Kise se rió él solo con aquel ruido, pasando una mano por el cabello y dejando que un reguero de sudor se deslizase hasta su barbilla.

Hasta estaba guapo cuando le faltaba higiene. Qué injusticia.

—No te enfades. El atasco no se pasará más rápido así. Ya sé, ¿por qué no ponemos música? ¡Ea!

Encendió la radio. Lo primero que sonó fue un debate sobre el impacto del budismo en Canadá. Era apasionante, de eso no había duda, pero no era lo que Kasamatsu, y mucho menos Kise, estaban dispuestos a escuchar.

Kise pulsó botones al azar hasta dar con un canal de música sesentera.

—¡Me encanta esta canción! Una vecina mía, que era muy amiga de mi abuela, siempre la cantaba cuando venía a casa —Kise siguió sonriendo mientras rememoraba su infancia—. Yo se la cantaba y me daba unas monedillas, jeje. ¡Oh, espera! ¡El estribillo, el estribillo!

Subió el volumen y se puso a cantar —o a chillar, en su caso— dándolo todo. Podría dejar el baloncesto y el mundo de la moda y dedicarse a ser al death metal. Tendría futuro.

—¡Kise, no grites!

Lo peor de todo, más que la voz chillona de Kise, el calor achicharrador y la fila interminable de coches que había ante ellos, era que Kasamatsu también se sabía esa canción.

—Vamos, senpai, ¡únete! Ni que tuvieras nada mejor que hacer.

Empezó con un silbido, siguió tarareando y moviendo disimuladamente el pie. Acabó cantado, muy a su pesar y con un sonrojo que sí era cantoso, junto a Kise. Ahí estaban los dos, haciendo el payaso y dándole al claxon cuando el coro decía "¡uh! ¡uh!". Era un concierto fantástico en el que solo había sitio para ellos.

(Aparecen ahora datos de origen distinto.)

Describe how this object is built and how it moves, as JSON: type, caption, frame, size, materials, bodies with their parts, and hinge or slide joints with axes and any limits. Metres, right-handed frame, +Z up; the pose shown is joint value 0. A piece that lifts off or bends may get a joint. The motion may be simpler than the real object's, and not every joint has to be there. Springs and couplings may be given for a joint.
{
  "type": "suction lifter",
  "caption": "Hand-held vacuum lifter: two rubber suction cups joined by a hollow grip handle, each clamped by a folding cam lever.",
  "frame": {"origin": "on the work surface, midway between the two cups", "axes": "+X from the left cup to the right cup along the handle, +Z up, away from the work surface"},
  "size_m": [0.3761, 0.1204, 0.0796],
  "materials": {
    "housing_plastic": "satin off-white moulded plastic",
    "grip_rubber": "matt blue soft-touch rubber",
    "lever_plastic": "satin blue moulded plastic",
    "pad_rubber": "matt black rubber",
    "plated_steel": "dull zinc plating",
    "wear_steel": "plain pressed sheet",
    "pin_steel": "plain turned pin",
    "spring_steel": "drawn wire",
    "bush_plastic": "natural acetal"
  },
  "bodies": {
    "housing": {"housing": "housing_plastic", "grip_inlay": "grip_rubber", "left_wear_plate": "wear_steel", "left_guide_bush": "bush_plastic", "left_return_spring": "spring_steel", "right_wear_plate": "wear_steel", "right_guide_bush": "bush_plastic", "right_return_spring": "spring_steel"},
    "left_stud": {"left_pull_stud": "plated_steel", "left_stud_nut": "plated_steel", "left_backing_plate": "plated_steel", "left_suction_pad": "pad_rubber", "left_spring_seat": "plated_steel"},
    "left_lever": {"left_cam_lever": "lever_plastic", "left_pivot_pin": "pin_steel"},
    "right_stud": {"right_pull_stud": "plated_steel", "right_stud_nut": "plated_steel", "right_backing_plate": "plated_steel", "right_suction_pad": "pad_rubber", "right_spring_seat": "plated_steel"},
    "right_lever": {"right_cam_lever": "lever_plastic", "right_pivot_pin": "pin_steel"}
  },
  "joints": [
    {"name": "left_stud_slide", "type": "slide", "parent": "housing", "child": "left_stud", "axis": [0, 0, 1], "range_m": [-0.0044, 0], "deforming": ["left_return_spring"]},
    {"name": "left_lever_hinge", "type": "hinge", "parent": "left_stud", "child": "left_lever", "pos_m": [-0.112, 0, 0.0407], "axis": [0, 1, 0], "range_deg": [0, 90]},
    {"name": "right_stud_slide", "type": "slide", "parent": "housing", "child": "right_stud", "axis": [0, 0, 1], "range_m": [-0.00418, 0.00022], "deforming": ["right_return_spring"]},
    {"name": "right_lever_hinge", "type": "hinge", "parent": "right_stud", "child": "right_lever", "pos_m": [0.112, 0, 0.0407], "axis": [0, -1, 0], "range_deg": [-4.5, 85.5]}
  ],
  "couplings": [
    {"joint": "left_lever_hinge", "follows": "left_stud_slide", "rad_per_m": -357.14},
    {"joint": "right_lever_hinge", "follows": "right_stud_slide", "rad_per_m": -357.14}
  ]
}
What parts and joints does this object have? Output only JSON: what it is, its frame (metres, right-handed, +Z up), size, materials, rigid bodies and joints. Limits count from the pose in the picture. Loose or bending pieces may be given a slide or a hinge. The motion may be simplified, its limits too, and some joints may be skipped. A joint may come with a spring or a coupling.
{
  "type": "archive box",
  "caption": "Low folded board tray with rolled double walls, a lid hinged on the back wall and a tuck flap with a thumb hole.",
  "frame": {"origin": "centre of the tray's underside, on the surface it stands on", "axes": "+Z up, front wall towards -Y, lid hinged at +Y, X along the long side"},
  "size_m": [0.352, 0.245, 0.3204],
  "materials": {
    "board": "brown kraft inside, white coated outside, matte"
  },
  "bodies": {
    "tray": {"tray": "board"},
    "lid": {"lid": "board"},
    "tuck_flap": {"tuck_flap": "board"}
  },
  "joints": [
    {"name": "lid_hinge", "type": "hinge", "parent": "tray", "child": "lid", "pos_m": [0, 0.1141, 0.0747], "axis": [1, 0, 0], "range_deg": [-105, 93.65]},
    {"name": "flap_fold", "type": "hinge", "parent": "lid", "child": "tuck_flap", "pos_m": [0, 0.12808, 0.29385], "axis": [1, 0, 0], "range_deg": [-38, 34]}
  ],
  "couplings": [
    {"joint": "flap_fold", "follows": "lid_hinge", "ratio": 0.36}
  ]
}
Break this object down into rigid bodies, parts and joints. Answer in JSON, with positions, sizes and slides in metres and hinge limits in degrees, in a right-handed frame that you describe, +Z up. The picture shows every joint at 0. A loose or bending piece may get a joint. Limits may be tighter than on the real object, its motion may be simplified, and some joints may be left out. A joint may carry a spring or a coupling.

Personal, único e irrepetible.

La canción terminó, pero pronto llegó otra que Kise se sabía al dedillo. Esa la cantó solo, con Kasamatsu deleitándose con lo feliz y tonto, pero sobre todo feliz, que parecía su copiloto. Sonrió sin darse cuenta de que el nerviosismo previo y la tensión que le estaba haciendo mella en la espalda se habían ido. Quizás con el bicho. O con la canción de antes. A saber.